====== Exercise material
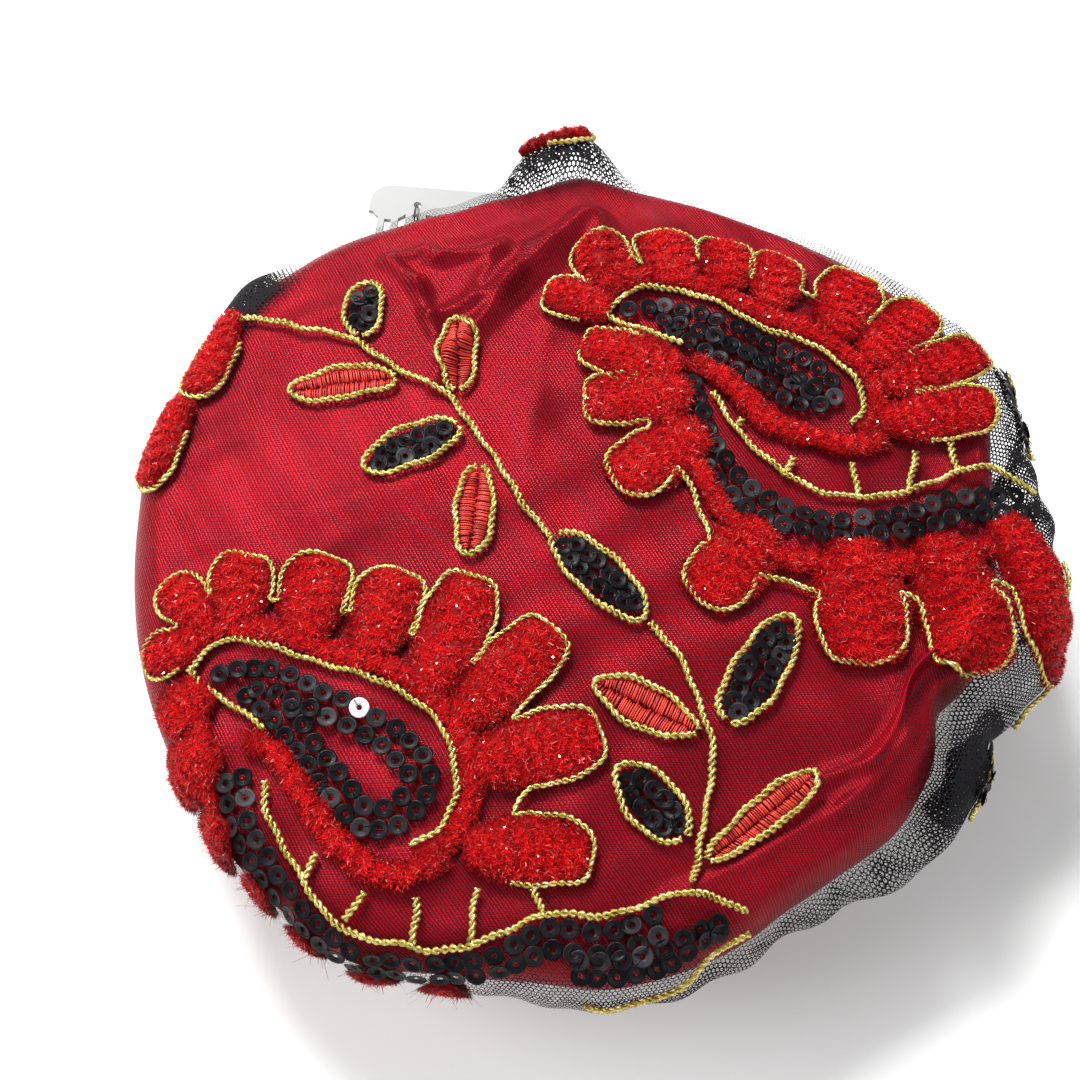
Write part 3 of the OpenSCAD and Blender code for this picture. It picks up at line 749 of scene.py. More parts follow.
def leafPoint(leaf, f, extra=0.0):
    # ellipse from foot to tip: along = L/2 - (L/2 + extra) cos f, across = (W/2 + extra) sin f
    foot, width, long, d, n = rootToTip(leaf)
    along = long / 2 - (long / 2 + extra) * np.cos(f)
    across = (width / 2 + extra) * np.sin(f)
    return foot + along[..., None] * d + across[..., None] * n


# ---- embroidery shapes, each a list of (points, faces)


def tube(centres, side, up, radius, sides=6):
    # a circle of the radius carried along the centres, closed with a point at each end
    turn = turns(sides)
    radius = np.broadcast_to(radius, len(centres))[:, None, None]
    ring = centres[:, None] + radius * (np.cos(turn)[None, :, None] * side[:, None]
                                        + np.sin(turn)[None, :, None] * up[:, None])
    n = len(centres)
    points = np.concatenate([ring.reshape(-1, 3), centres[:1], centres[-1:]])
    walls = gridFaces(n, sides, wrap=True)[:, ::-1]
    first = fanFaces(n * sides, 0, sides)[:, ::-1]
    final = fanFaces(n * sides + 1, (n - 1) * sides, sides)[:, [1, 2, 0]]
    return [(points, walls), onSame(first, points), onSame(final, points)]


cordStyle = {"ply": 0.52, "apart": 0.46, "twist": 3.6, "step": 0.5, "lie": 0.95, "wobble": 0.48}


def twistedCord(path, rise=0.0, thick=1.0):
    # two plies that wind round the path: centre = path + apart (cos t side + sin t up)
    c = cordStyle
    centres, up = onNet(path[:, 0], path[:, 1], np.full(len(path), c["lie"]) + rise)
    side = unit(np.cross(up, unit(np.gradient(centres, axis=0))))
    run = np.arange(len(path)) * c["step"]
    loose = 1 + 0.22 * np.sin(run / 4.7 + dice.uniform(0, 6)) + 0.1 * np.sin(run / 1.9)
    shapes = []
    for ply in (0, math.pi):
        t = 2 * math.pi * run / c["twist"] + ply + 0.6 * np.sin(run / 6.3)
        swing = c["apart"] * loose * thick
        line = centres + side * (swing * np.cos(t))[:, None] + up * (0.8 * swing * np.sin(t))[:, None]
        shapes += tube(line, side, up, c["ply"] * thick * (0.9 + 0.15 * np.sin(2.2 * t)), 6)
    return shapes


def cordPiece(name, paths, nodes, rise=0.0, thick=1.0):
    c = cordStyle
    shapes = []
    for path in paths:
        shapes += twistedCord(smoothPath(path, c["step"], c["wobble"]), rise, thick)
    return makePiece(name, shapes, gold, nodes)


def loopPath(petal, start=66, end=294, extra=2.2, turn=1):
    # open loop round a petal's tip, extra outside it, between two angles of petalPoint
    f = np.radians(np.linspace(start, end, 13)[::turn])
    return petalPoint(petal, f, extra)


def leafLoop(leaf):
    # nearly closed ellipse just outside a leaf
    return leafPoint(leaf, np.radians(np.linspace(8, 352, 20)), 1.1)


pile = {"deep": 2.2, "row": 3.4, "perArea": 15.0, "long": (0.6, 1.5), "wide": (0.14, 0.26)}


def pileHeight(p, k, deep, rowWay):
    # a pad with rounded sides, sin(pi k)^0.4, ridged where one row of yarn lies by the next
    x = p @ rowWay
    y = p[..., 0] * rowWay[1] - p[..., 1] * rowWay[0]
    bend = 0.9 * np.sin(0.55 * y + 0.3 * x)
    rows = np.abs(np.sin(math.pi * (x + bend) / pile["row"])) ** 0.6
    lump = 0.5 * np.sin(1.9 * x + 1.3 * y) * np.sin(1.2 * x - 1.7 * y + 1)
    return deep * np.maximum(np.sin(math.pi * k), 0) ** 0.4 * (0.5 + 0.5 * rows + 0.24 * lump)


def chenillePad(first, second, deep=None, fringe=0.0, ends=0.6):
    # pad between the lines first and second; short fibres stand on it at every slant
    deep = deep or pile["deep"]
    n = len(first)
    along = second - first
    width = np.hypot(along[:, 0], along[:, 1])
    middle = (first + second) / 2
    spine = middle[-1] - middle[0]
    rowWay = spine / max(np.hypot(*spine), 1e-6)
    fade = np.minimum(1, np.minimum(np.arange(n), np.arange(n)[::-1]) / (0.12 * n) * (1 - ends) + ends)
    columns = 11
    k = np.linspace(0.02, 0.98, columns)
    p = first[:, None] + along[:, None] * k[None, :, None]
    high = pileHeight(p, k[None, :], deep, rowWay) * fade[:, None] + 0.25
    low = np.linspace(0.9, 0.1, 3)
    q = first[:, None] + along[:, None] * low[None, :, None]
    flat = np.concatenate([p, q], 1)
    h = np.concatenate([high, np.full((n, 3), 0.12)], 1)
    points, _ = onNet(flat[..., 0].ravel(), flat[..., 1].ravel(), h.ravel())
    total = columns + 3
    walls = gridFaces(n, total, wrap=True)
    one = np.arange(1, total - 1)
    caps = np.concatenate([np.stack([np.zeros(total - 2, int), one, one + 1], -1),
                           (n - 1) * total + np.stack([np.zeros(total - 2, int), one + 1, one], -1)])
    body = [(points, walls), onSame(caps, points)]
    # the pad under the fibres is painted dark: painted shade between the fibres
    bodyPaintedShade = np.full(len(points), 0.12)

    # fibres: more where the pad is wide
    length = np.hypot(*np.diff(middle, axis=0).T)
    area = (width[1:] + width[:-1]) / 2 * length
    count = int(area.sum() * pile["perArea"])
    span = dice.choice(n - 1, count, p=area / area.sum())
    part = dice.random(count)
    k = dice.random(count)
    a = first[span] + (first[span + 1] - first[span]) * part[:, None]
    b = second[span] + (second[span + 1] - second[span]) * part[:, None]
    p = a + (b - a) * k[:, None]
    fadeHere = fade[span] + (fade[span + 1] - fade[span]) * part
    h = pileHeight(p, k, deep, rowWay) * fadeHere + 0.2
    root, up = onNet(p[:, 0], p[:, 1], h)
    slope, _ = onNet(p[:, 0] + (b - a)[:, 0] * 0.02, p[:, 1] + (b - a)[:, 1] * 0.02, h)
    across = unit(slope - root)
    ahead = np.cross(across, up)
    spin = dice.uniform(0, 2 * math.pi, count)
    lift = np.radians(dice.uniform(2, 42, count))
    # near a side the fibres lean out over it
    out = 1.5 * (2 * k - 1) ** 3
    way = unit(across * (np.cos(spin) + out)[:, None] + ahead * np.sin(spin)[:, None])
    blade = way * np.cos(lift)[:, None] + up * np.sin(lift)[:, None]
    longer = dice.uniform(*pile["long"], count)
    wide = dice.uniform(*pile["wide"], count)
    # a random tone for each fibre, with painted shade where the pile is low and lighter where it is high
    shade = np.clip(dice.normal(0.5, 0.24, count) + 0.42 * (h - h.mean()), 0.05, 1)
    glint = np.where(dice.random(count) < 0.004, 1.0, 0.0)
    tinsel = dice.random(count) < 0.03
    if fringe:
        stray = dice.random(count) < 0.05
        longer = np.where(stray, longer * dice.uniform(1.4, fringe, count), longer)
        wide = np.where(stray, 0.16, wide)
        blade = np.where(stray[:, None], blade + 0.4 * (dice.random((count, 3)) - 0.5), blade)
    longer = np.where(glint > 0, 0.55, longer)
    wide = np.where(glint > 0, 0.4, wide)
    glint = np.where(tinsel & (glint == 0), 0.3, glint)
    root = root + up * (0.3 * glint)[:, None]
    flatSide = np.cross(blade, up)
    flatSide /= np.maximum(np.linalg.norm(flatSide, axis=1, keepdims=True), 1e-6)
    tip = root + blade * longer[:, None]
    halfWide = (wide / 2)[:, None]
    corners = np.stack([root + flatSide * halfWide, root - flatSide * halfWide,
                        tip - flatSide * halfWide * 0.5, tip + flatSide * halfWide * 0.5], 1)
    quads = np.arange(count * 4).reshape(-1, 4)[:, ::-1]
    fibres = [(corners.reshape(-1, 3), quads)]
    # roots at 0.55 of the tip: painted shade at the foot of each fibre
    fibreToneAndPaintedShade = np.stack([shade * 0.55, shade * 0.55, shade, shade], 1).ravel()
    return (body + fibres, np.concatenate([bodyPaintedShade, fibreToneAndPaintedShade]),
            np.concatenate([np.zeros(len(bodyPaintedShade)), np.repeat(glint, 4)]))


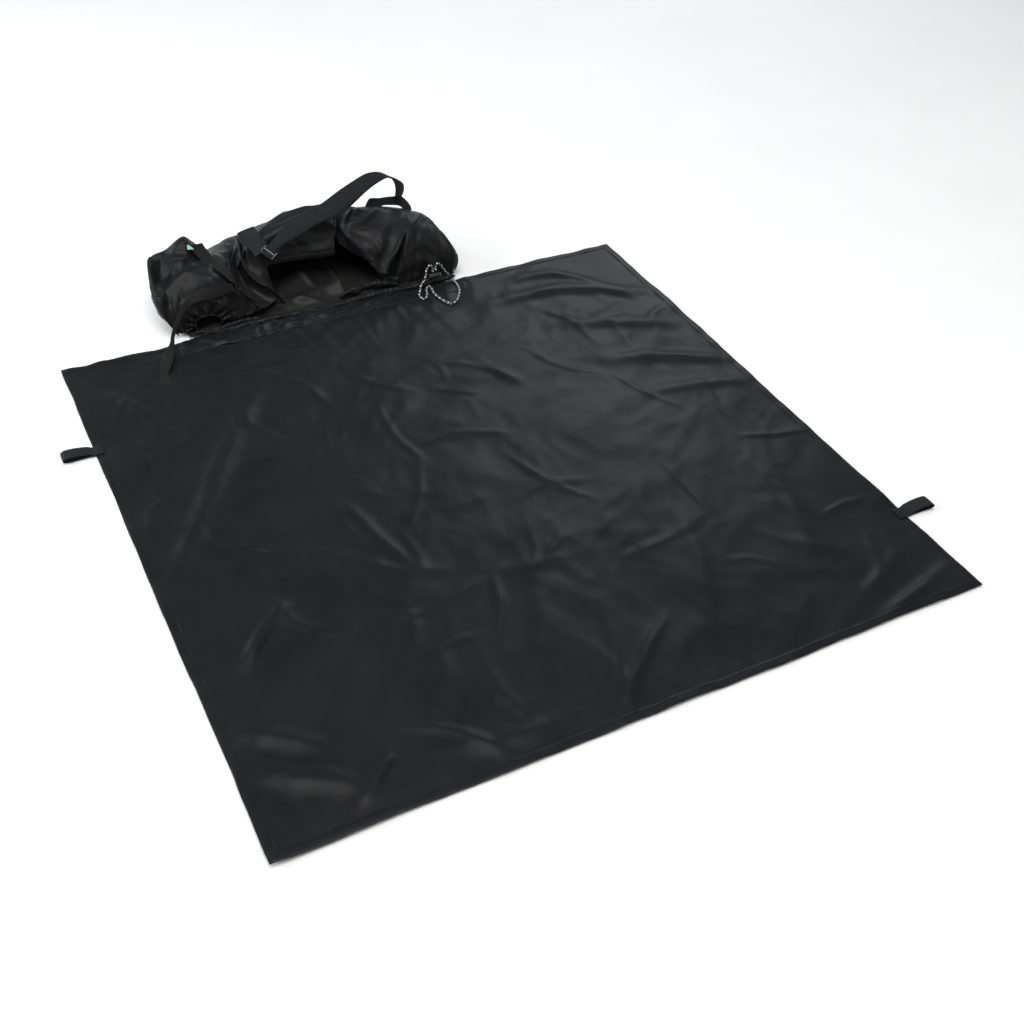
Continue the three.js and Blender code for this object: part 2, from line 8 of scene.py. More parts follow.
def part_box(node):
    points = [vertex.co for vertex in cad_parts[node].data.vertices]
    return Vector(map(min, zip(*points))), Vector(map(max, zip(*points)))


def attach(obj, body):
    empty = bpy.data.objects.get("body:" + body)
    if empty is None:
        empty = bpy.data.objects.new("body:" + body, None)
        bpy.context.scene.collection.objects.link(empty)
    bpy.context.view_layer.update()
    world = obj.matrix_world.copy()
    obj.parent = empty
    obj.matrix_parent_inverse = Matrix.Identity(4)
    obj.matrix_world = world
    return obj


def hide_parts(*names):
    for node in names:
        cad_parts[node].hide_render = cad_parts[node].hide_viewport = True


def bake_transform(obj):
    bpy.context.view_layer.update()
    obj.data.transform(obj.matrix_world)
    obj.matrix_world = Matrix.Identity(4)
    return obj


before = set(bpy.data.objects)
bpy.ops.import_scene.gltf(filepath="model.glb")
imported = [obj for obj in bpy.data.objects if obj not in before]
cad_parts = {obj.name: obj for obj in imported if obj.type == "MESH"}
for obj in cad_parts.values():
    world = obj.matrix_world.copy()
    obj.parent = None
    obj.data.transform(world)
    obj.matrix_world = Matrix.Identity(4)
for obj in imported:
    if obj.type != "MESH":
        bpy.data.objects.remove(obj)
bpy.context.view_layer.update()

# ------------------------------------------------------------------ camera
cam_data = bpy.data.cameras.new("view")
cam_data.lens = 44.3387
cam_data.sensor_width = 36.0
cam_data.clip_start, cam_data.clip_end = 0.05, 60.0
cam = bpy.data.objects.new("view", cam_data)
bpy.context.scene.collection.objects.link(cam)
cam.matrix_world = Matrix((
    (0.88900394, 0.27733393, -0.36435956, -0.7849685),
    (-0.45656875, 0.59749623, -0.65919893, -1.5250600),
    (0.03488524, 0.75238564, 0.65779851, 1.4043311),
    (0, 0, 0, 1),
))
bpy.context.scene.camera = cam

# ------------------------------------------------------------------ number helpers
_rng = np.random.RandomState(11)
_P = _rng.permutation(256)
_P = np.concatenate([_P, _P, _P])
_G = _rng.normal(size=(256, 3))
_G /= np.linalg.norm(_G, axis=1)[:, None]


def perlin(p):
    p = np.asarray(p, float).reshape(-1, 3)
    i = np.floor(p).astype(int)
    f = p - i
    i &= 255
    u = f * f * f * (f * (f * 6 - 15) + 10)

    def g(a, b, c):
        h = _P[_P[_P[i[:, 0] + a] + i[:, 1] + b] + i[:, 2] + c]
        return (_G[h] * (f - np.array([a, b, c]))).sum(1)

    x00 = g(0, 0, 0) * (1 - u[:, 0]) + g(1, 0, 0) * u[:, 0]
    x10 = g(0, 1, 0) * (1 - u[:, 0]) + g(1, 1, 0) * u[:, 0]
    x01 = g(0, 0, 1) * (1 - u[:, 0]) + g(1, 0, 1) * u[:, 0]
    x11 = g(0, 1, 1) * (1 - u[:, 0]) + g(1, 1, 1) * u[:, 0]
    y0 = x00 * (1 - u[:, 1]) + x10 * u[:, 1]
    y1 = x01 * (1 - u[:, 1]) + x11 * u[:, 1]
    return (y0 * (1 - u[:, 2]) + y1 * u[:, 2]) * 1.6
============
- Goal: Repeat exactly, please, each line from the beginning of the data through the line with "return shapes" in it, and only those lines.

- Exercise answer:
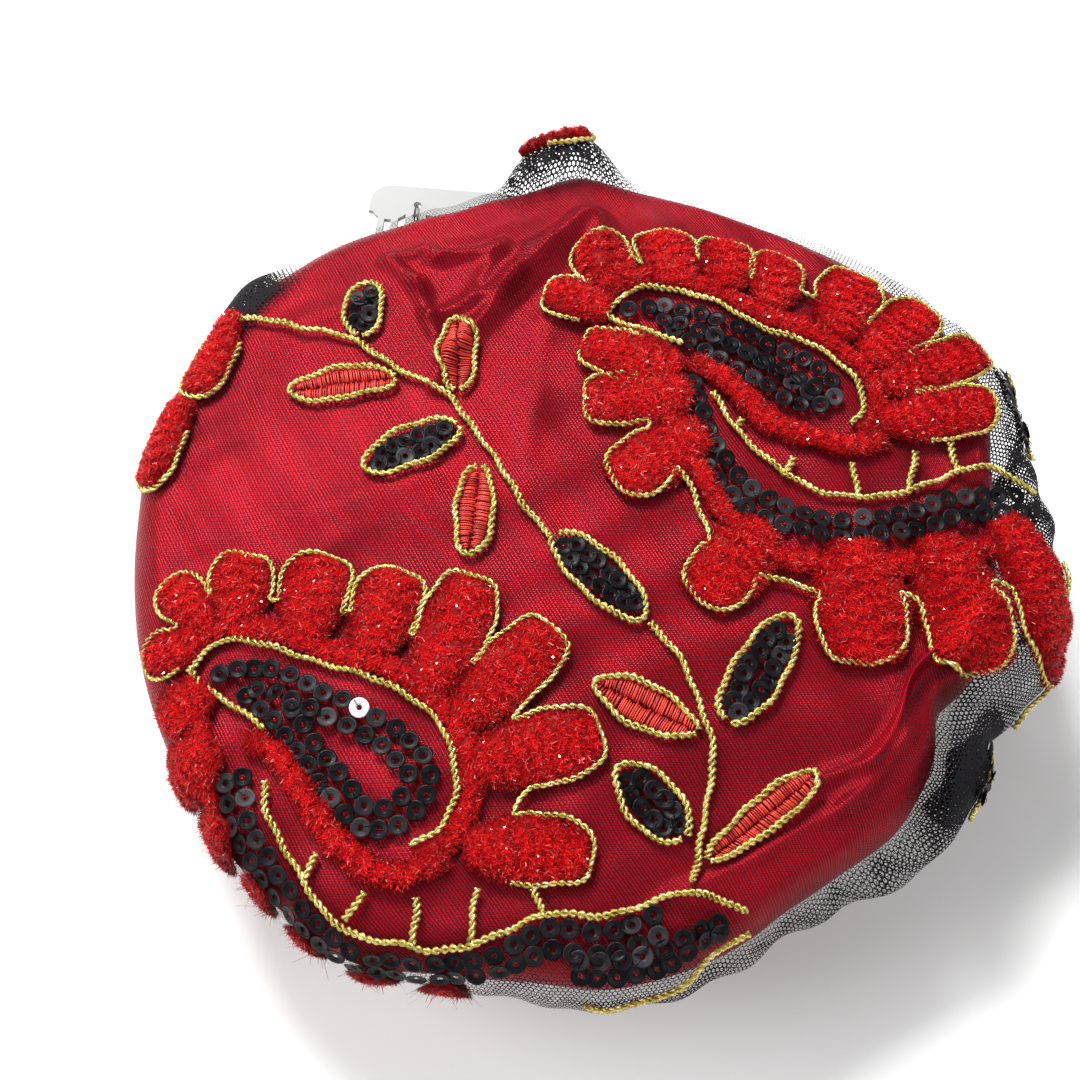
Write part 3 of the OpenSCAD and Blender code for this picture. It picks up at line 749 of scene.py. More parts follow.
def leafPoint(leaf, f, extra=0.0):
    # ellipse from foot to tip: along = L/2 - (L/2 + extra) cos f, across = (W/2 + extra) sin f
    foot, width, long, d, n = rootToTip(leaf)
    along = long / 2 - (long / 2 + extra) * np.cos(f)
    across = (width / 2 + extra) * np.sin(f)
    return foot + along[..., None] * d + across[..., None] * n


# ---- embroidery shapes, each a list of (points, faces)


def tube(centres, side, up, radius, sides=6):
    # a circle of the radius carried along the centres, closed with a point at each end
    turn = turns(sides)
    radius = np.broadcast_to(radius, len(centres))[:, None, None]
    ring = centres[:, None] + radius * (np.cos(turn)[None, :, None] * side[:, None]
                                        + np.sin(turn)[None, :, None] * up[:, None])
    n = len(centres)
    points = np.concatenate([ring.reshape(-1, 3), centres[:1], centres[-1:]])
    walls = gridFaces(n, sides, wrap=True)[:, ::-1]
    first = fanFaces(n * sides, 0, sides)[:, ::-1]
    final = fanFaces(n * sides + 1, (n - 1) * sides, sides)[:, [1, 2, 0]]
    return [(points, walls), onSame(first, points), onSame(final, points)]


cordStyle = {"ply": 0.52, "apart": 0.46, "twist": 3.6, "step": 0.5, "lie": 0.95, "wobble": 0.48}


def twistedCord(path, rise=0.0, thick=1.0):
    # two plies that wind round the path: centre = path + apart (cos t side + sin t up)
    c = cordStyle
    centres, up = onNet(path[:, 0], path[:, 1], np.full(len(path), c["lie"]) + rise)
    side = unit(np.cross(up, unit(np.gradient(centres, axis=0))))
    run = np.arange(len(path)) * c["step"]
    loose = 1 + 0.22 * np.sin(run / 4.7 + dice.uniform(0, 6)) + 0.1 * np.sin(run / 1.9)
    shapes = []
    for ply in (0, math.pi):
        t = 2 * math.pi * run / c["twist"] + ply + 0.6 * np.sin(run / 6.3)
        swing = c["apart"] * loose * thick
        line = centres + side * (swing * np.cos(t))[:, None] + up * (0.8 * swing * np.sin(t))[:, None]
        shapes += tube(line, side, up, c["ply"] * thick * (0.9 + 0.15 * np.sin(2.2 * t)), 6)
    return shapes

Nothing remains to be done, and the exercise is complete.